The operator provided instructions to participants. Your next question comes from Sudan Loganathan with Stephens.
My first question: what do you believe the immediate impacts post the LOTIS-5 top-line results in the second quarter could be? For instance, if it is positive with a good PFS readout, how might this change how ZYNLONTA is prescribed or reviewed in the second half of this year, even prior to complete listing? And secondly, I wanted to ask about the IITs—how does that add incremental value over the next year or two?
Sure. Once we get to the top-line readout, assuming it's positive, we would pursue two primary paths. One is to prepare and submit the sBLA; that process typically takes four to five months, and we expect to file before the end of this year. That could lead to approval thereafter next year.

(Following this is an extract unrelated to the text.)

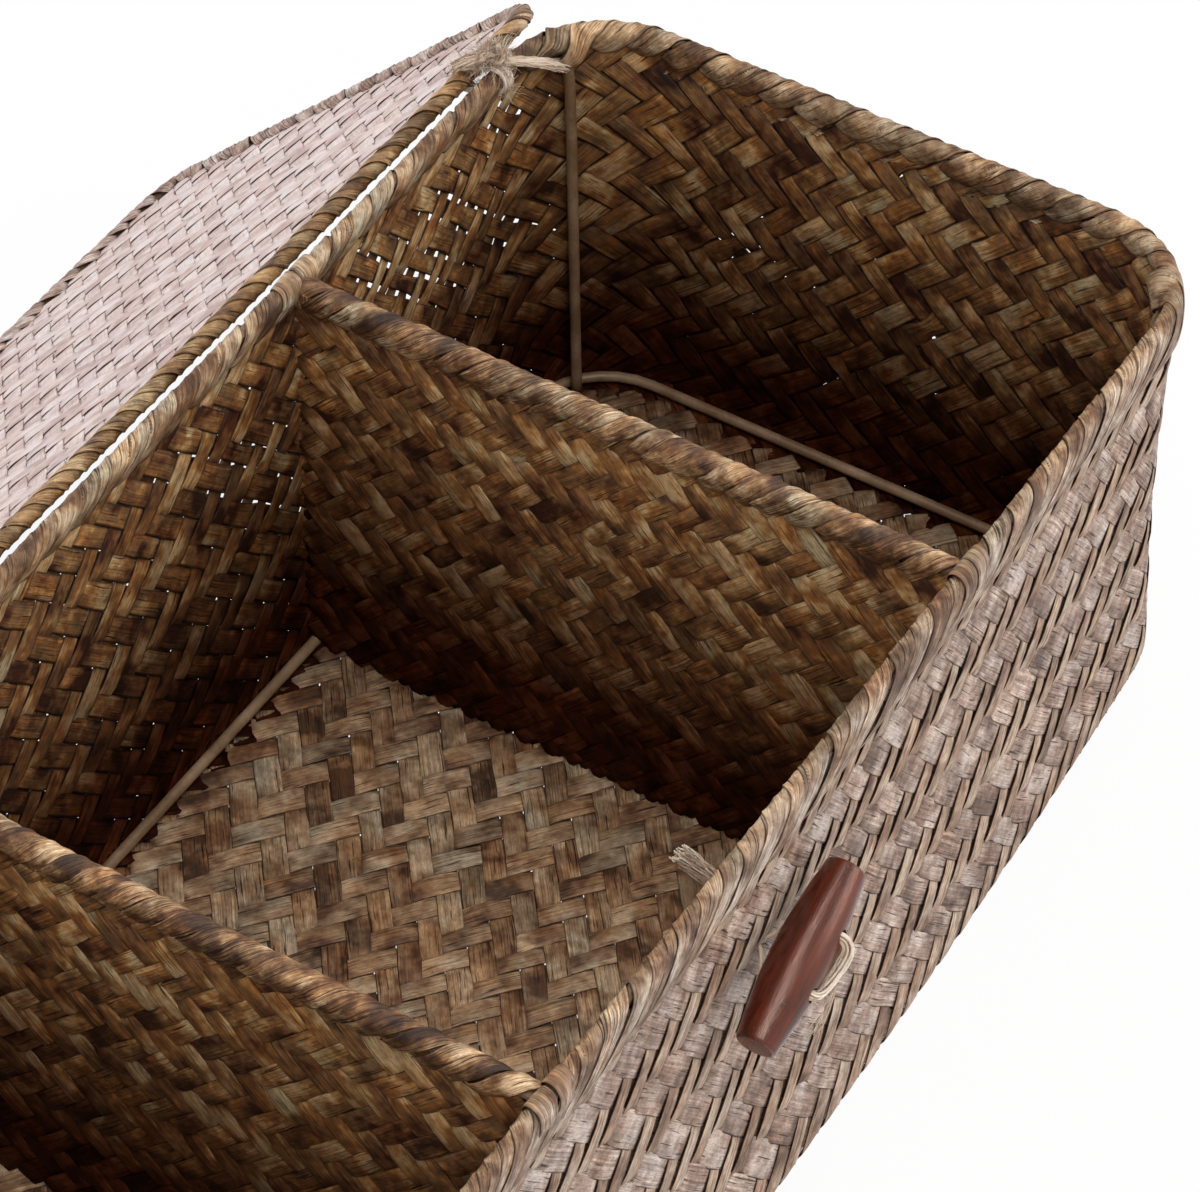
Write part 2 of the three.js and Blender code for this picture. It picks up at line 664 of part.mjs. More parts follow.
// The cord comes out of the wall in the middle, goes through one hole, crosses the outside of the
// toggle, goes back through the other hole and is knotted behind the wall.
function toggleCord() {
  const wall = TOGGLE_STANDOFF; // the wall's outer face lies this far behind the toggle's axis
  const inside = wall + WEAVE_THICKNESS;
  const knotY = inside + GAP + KNOT_DIAMETER / 2;
  const hole = TOGGLE_HOLE_SPACING / 2;
  const behind = wall - GAP - JUTE_RADIUS;
  const front = -TOGGLE_DIAMETER / 2 - STITCH_HEIGHT;
  const half = [
    [CORD_LEG_SPREAD, knotY],
    [CORD_LEG_SPREAD, inside],
    [CORD_LEG_SPREAD, wall],
    [CORD_LEG_SPREAD + JUTE_RADIUS, behind + 0.1 * JUTE_RADIUS],
    [hole - 2.4 * JUTE_RADIUS, behind],
    [hole - 0.8 * JUTE_RADIUS, behind - 0.4 * JUTE_RADIUS],
    [hole, behind - 2.4 * JUTE_RADIUS],
    [hole, 0],
    [hole, front + 2.2 * JUTE_RADIUS],
    [hole - 0.7 * JUTE_RADIUS, front + 0.5 * JUTE_RADIUS],
    [hole / 2, front],
  ];
  const mirrored = half.map(([x, y]) => [-x, y]).reverse();
  const points = [...half, [0, front], ...mirrored].map(([x, y]) => new THREE.Vector3(x, y, 0));
  const path = new THREE.CatmullRomCurve3(points, false, 'centripetal');
  const cord = bar(path, JUTE_RADIUS, JUTE_SIDES, CORD_STEPS);
  const knot = new THREE.SphereGeometry(KNOT_DIAMETER / 2, 12, 8).translate(0, knotY, 0);
  const slope = radians(KNOT_TAIL_SLOPE);
  const tilt = radians(TOGGLE_TILT);
  const rise = Math.sin(slope) * KNOT_TAIL;
  const tip = new THREE.Vector3(rise * Math.sin(tilt), Math.cos(slope) * KNOT_TAIL, rise * Math.cos(tilt));
  const middle = new THREE.Vector3(0, knotY, 0);
  const tail = straightBar(middle, tip.add(middle), KNOT_TAIL_DIAMETER / 2, JUTE_SIDES);
  return join(cord, knot, tail);
}

const toggle = new THREE.Group();
toggle.position.set(TOGGLE_X, -FRONT_FACE - TOGGLE_STANDOFF, TOGGLE_HEIGHT);
toggle.rotation.y = -radians(TOGGLE_TILT);
add(toggle, 'toggle', toggleBarrel(), WOOD);
add(toggle, 'toggle_cord', toggleCord(), JUTE);
basket.add(toggle);

// The lid closes in two turns that go together: the ties swing up round the rim until the lid
// clears the lashings, and the lid turns in the ties until it lies level.
const LID_SEAT = RIM_RADIUS + GAP + LASHING_THICKNESS + GAP + LID_EDGE_RADIUS;
const tieSwing = 180 - degrees(Math.asin(LID_SEAT / HINGE_SPACING)) + TIE_REST_SLOPE;
const lidTurn = 180 + degrees(LID_SLOPE) - tieSwing;
console.log(`ties swing ${tieSwing.toFixed(3)} degrees about y ${RIM_WIDTH / 2}, z ${RIM_HEIGHT}`);
const lidHinge = `y ${LID_HINGE_Y.toFixed(3)}, z ${LID_HINGE_Z.toFixed(3)}`;
console.log(`lid turns ${lidTurn.toFixed(3)} degrees about ${lidHinge}`);
console.log(`toggle swivels about x ${TOGGLE_X}, y ${toggle.position.y.toFixed(3)}, z ${TOGGLE_HEIGHT}`);

export default basket;
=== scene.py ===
"""A lidded basket plaited from split sedge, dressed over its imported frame.

Lengths inside this script are millimetres until a mesh is written, which is in metres. The axes
are the part's own: +X along the basket, +Y to the side where the lid is tied on, +Z up.
"""

import logging
import math
from dataclasses import dataclass, field
from enum import Enum
from typing import Callable, Sequence

import bpy
import numpy as np
from mathutils import Matrix, Vector


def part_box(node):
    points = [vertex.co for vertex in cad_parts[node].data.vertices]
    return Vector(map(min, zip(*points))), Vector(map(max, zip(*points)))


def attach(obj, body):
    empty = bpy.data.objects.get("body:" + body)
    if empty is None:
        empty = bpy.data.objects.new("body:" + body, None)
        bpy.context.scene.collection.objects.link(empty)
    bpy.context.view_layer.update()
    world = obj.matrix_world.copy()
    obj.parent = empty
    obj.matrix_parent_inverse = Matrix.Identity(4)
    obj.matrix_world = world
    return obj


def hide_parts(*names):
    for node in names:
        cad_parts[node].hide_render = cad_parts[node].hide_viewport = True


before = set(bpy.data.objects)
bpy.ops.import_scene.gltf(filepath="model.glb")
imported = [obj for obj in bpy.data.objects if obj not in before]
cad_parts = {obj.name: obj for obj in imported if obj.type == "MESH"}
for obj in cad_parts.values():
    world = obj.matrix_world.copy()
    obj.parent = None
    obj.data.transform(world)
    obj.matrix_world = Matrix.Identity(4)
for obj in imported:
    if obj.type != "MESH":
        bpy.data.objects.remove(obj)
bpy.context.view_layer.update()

Array = np.ndarray
Colour = tuple[float, float, float]
Point = tuple[float, float, float]
Pair = tuple[float, float]
Line = Callable[[Array], tuple[Array, Array, Array]]
Material = bpy.types.Material
Mesh = bpy.types.Mesh
Socket = bpy.types.NodeSocket
LOG = logging.getLogger("basket")

MM = 0.001

# The rim's centreline, as the frame has it.
RIM_HALF_LENGTH = 206.0
RIM_HALF_WIDTH = 88.0
RIM_CORNER = 28.0
RIM_SIZE = (RIM_HALF_LENGTH, RIM_HALF_WIDTH, RIM_CORNER)
RIM_HEIGHT = 122.0
DIVIDER_X = 86.0
RAIL_HEIGHT = 120.0
LID_HALF_LENGTH = 206.0
LID_DEPTH = 165.0
LID_CORNER = 12.0
LID_SIZE = (LID_HALF_LENGTH, LID_DEPTH / 2, LID_CORNER)
LID_HINGE = (96.456, 118.376)
LID_SLOPE = math.asin((LID_HINGE[1] - 3.3) / LID_DEPTH)
TIE_X = 172.0
TIE_SLOPE = math.radians(23.2)
HINGE_SPACING = 9.2
TOGGLE_PLACE = (-2.5, -99.05, 88.0)
TOGGLE_TILT = math.radians(18.5)
TOGGLE_LEAN = math.radians(3.6)
WALL_OUTSET = 0.9
FLOOR_HEIGHT = 0.8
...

In addition, we plan to submit the data to a medical congress and for publication by the end of this year to share the full details; that disclosure would form the basis for submitting to compendia. We expect compendia inclusion sometime in the first part of next year and then potential regulatory approval sometime thereafter in 2027. We don't expect any material revenue impact this year; we expect 2026 revenues to be largely in line with previous years, and we expect revenue growth to accelerate next year, as we would only start broader promotion once we have formal approval, likely around the middle of next year. Regarding the IITs, we have both marginal zone and follicular lymphoma investigator-initiated trials. Data from the full studies will be disclosed sometime between the end of this year and the middle of next year. We expect publications around that same time and then submissions for compendia inclusion after that. In addition, we're evaluating the regulatory approach and would pursue regulatory pathways for lymphomas in parallel as we move forward.
There are no further questions at this time. I will now turn the call over to Ameet Mallik for closing remarks.
Thank you all for joining the call today and for your continued support. We look forward to keeping you updated on our progress and look forward to speaking to you soon. Operator, you may now end the call. Thank you.
Ladies and gentlemen, this concludes your conference call for today. We thank you for participating and ask that you please disconnect your lines.